You can also use a 3D figure to plot your three dimensional data set.

# we need the following package
from mpl_toolkits.mplot3d import Axes3D

fig = plt.figure()
ax = fig.add_subplot(111, projection='3d')

#colored by the z values
ax.scatter(x, y, z, c=z)

ax.set_xlabel('X Label')
ax.set_ylabel('Y Label')
ax.set_zlabel('Z Label')

plt.title('3D scatter plot')
plt.show()

6. Other types of plots¶

Some additional graphics and inspiration.

Bar plots¶

#Generates
n = 12
#creates a array ranging from 0 to 11
X = np.arange(n)

#n random number, uniform distribution
Y1 = np.random.uniform(0.5, 1.0, n)
Y2 = np.random.uniform(0.5, 1.0, n)

#set a face and edge color
plt.bar(X, +Y1, facecolor='#9999ff')
plt.bar(X, -Y2, facecolor='#ff9999')

for x,y in zip(X,Y1):
    #annotations
    #shift the values slightly above the bars
    plt.text(x+0.1, y+0.05, '%.2f' % y, ha='center', va= 'bottom')

for x,y in zip(X,Y2):
    plt.text(x+0.1, -y-0.05, '%.2f' % y, ha='center', va= 'top')

plt.xlim(-.5, n)
#remove ticks on x axis
plt.xticks([])

plt.ylim(-1.25, +1.25)
#or fully remove the ticks/labels
plt.yticks([])

plt.title('Histogram example')

plt.show()

Seaborn¶

Seaborn is a package dedicated to statistical graphics.

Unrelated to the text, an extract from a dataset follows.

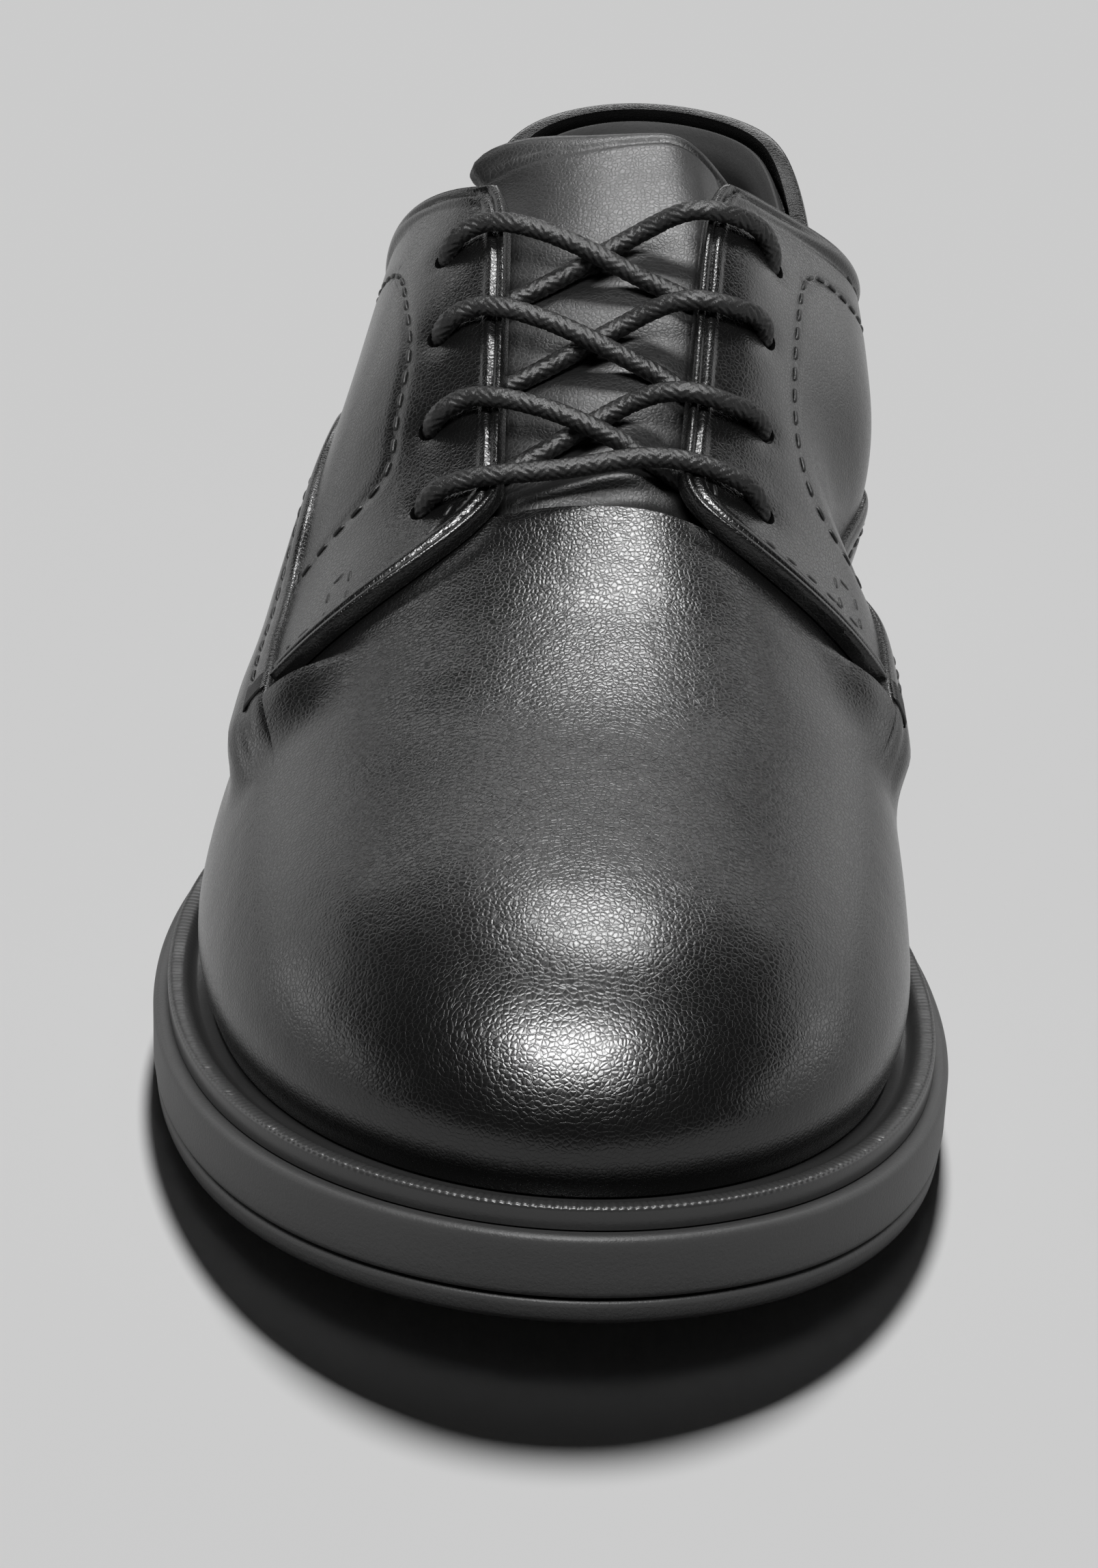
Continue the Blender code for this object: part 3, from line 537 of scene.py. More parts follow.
class ShoeSizes(bpy.types.PropertyGroup):
    """Sizes of the fine work that the solids leave out."""

    stitch: length("Stitch", "Length of one stitch", 0.0030)
    stitch_gap: length("Stitch gap", "Leather between two stitches", 0.0010)
    thread: length("Thread", "Radius of the upper's thread", 0.00040)
    groove: length("Groove", "How deep a seam sinks into the leather", 0.00030)
    grain: length("Grain", "Width of one pebble of the leather's grain", 0.00070)
    grain_depth: length("Grain depth", "How deep the grain is", 0.000032)
    bead: length("Bead", "Height of the folded edges over the leather", 0.00055)
    roll: length("Collar roll", "Height of the rolled topline over the leather", 0.0008)
    dimple: length("Eyelet dimple", "How far the lace pulls each eyelet in", 0.0005)
    braid: length("Braid", "Length of one strand's bed in the lace", 0.0015)
    braid_depth: length("Braid depth", "How far the lace's strands stand out", 0.00036)
    wheel: length("Wheel mark", "Distance between the marks on the welt's rim", 0.0011)
    wheel_depth: length("Wheel depth", "Depth of the marks on the welt's rim", 0.00015)


class ShoeColours(bpy.types.PropertyGroup):
    """Colours of the shoe's materials."""

    leather: colour("Leather", "The polished upper", 0.003)
    tongue: colour("Tongue", "The tongue's leather", 0.004)
    lining: colour("Lining", "The collar's and the footbed's leather", 0.020)
    rubber: colour("Rubber", "The sole and the heel", 0.028)
    welt: colour("Welt", "The wheeled strip round the upper", 0.020)
    cord: colour("Lace", "The waxed lace", 0.006)
    thread: colour("Thread", "The upper's stitches", 0.002)
    floor: colour("Floor", "The plain floor", 0.72)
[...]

More general information: http://seaborn.pydata.org/examples/

Jointplots combine scatter plots with distribution plots along the two axis.

More information about jointplots: https://seaborn.pydata.org/generated/seaborn.jointplot.html

#same random data set as before for the scatter plot
#this time with seaborn
import seaborn as sns

x_2 = np.random.randn(100)
y_2 = x_2 + np.random.randn(100) + 10

#data needs to put into this format
data = pd.DataFrame({"x": x_2, "y": y_2})

#scatter plot with distribution along x and y coordinate
#first plot: default
sns.jointplot(x=x_2, y=y_2, data=data)

#but you can also play around with the "kind" option
#second plot: hex + changed color
sns.jointplot(x=x_2, y=y_2, data=data, kind="reg", space=0, color="r")

#third plot: kde + changed color
sns.jointplot(x=x_2, y=y_2, data=data, kind="kde", space=0, color="g")

plt.show()

Some more inspiration

#Error bar plots

sns.set(style="ticks")

#Load the example tips dataset
tips = sns.load_dataset("tips")

#Draw a nested boxplot to show bills by day and sex
sns.boxplot(x="day", y="total_bill", hue="sex", data=tips, palette="PRGn")

#This setting removes the borders to minimalize the figure
sns.despine(offset=10, trim=True)

plt.show()

# Heatmaps
sns.set()

# Load the example flights dataset and conver to long-form
flights_long = sns.load_dataset("flights")
flights = flights_long.pivot("month", "year", "passengers")

# Draw a heatmap with the numeric values in each cell
f, ax = plt.subplots(figsize=(9, 6))

#main command
sns.heatmap(flights, annot=True, fmt="d", linewidths=.5, ax=ax)
plt.title('Passengers')

plt.show()

7. How to save your plots¶

You can easily save your nice figures by using

plt.savefig('my_figure.png')

before calling

plt.show()

The resolution can be increase by increasing dpi values or saving in pdf or svg format.

plt.savefig('my_figure.png', dpi=800)
plt.savefig('my_figure.svg')